4. The rejection of Christ by the majority of the Jewish nation—the sad and terrible consequence of centuries of progress in apostasy and self-hardening, for which they alone were responsible—was foreknown of God, and clearly and even minutely foretold in the Hebrew Scriptures centuries before His advent. Moreover it was the occasion of the fulfilment of the purpose of God in providing a perfect atonement, not only for Israel, but for men of all nations. The fact, therefore, of Israel’s rejection of Jesus of Nazareth, instead of being an argument against His Messiahship, must, under the peculiar circumstances, be regarded as an additional proof that he is indeed the one of whom “Moses in the law and the prophets did write.”

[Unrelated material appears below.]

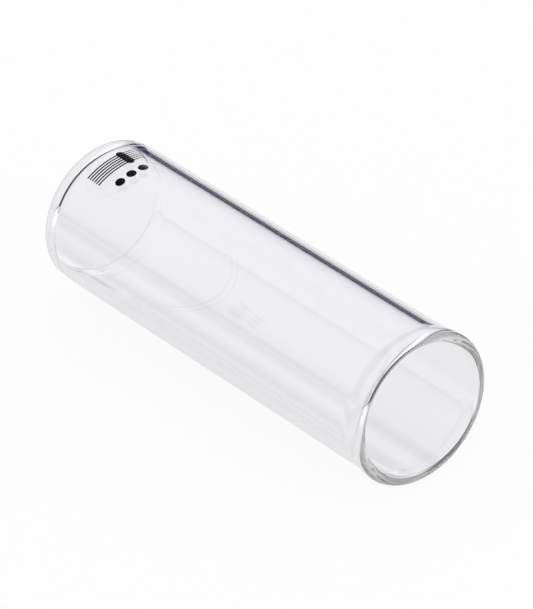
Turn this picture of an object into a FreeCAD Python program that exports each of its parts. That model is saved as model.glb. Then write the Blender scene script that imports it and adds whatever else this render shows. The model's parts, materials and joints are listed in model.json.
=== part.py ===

5. Lastly, let it be remembered that not all Israel rejected Christ. It is, alas! true that when “He came to His own”—where He had every right to expect a welcome—“they that were His received Him not”; but the “as many as received Him,” to whom He gave the right and power to “become sons of God” (Joh_1:12), were also in the first instance men of Israel; and it was through Jewish evangelists and disciples who had all sorts of “insults and outrages heaped upon them” by the majority of their people, and most of whom had to seal their testimony with their blood, that the faith of Christ became known among the Gentiles. Now, considering that hitherto throughout the past of their history the majority of the nation has always been in a condition of apostasy from God, and that it was only through a small remnant of Israel that the purposes of God in and through that people were carried on: we have every right to regard the minority, who did receive and follow Christ—the little “remnant according to the election of grace” as the apostle Paul calls them—as the true Israel, the link between the faithful in Israel in the past and the “all Israel” which after the great national repentance and conversion, when they shall look upon Him whom they have pierced and mourn, “shall be saved.”